Later that year, after a much needed overseas trip, I decided it was time to quit, move to San Francisco and finally try to make it as a writer. When I put in my notice, I got a call from the president of the museum who somehow had seen some of my photographs. He offered me a job that involved making a 40 page catalog of the cars in the museum and the building itself. I figured taking pictures for a year wouldn’t be so bad. After a few months, I became obsessed with photographing cars and realized what I really wanted to do in life. I stayed there until 2010 when I moved to NYC to pursue other media interests and some car advertising work.
You expertly play with shadowing and light. How did you come to using this technique?
When I photograph a car, I try to identify what part of the car makes it unique from every other one out there. I’m also heavily influenced from my film days: I love the cinematography in Noir and German Expressionist films.
It started when all I had as a shooting space at the museum was a sometimes empty event space with black walls, black ceiling, and black granite floor. I started experimenting and tried to use an all black studio to my advantage. I already loved imagery that had heavy contrast so it felt natural to go in that direction. Now it’s just become a part of my style.
Your idea of the perfect composition?
I don’t think there is just one. It just has to be something visually interesting. I absolutely love minimalism but can appreciate something hectic as long as it’s done well.

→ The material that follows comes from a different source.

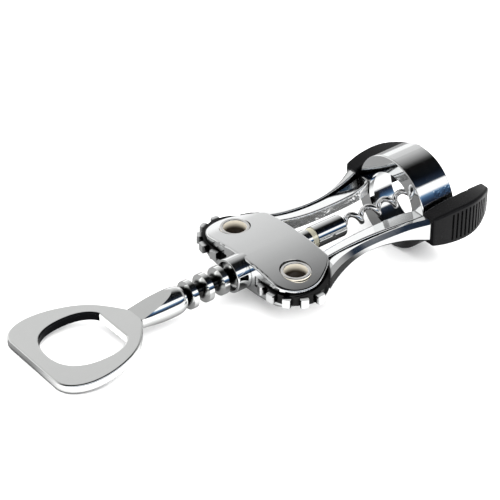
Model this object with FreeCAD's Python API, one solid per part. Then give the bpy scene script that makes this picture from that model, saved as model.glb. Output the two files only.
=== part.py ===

Biggest challenge in shoot automobiles?
Making the car look interesting. Anyone can take a photo of a car but it takes a lot of work to make someone stop and notice it as something more than a means of transportation.
More than a means of transportation?
What I mean by more than transportation is that they can be used simply for enjoyment or as a status symbol. It’s the challenge for the photographer and all those involved in the shoot to find a way to convey those ideas in an image without having to rely on copy. Going a step further, I think it’s wonderful when a photographer is able to take something as mundane as a stick shift or handle brake and capture it as if it were a work of art.
Most challenging shoot you’ve ever done?
Shooting the 3 Alfa Romeo BAT’s. With the huge, curved fins and the strange shaping of the bodies, they were really difficult to light. I eventually did it but I only like one.
If you could shoot any car in the world, what car would you choose?
The Lamborghini Zagato Raptor. I know where the only one is but with the condition it was in when I was in California, it wasn’t safe to transport down to where I could have photographed it. Maybe someday.
Your favorite photographer?
Oh boy. I have so many and it changes every day but I’ll go with Chris Gordaneer. He’s an extremely talented landscape and transportation photographer.
From your experience, have your best shots come from planning or serendipity?
Serendipity for the best shots but I would agree that I get there because of the planning. I have to spend time with the car and get to know it better. It sounds weird but it’s not much different than with a live model.
The most memorable car or event that you ever shot?
The 1957 Gullwing image where it’s floating in mid air. After I shot that, I knew what I wanted to do for the rest of my life.
Your favorite gear set-up?
Any camera or lens but a circular polarizer. They work wonders. That and a geared tripod head for its preciseness.
On your site you say, “I live in New York City, but will always be a Californian.” I really like that line.
Everyone here tells me I’m too nice or they don’t have a drivers license. Both concepts are foreign to me. I love New York but I lived most of my life in California and I’ll be back one day.
Best thing about living in New York?
The public transportation and the delivery options. I had a brand new blender delivered to my door within an hour with no delivery charge. Where else does that happen?
What are you working on now?
There are a few collections I’m trying to shoot. But basically, getting more work. I’ve been doing a lot of video editing the past couple of years but want to break into car advertising. It’s taking a lot of work but things are looking positive.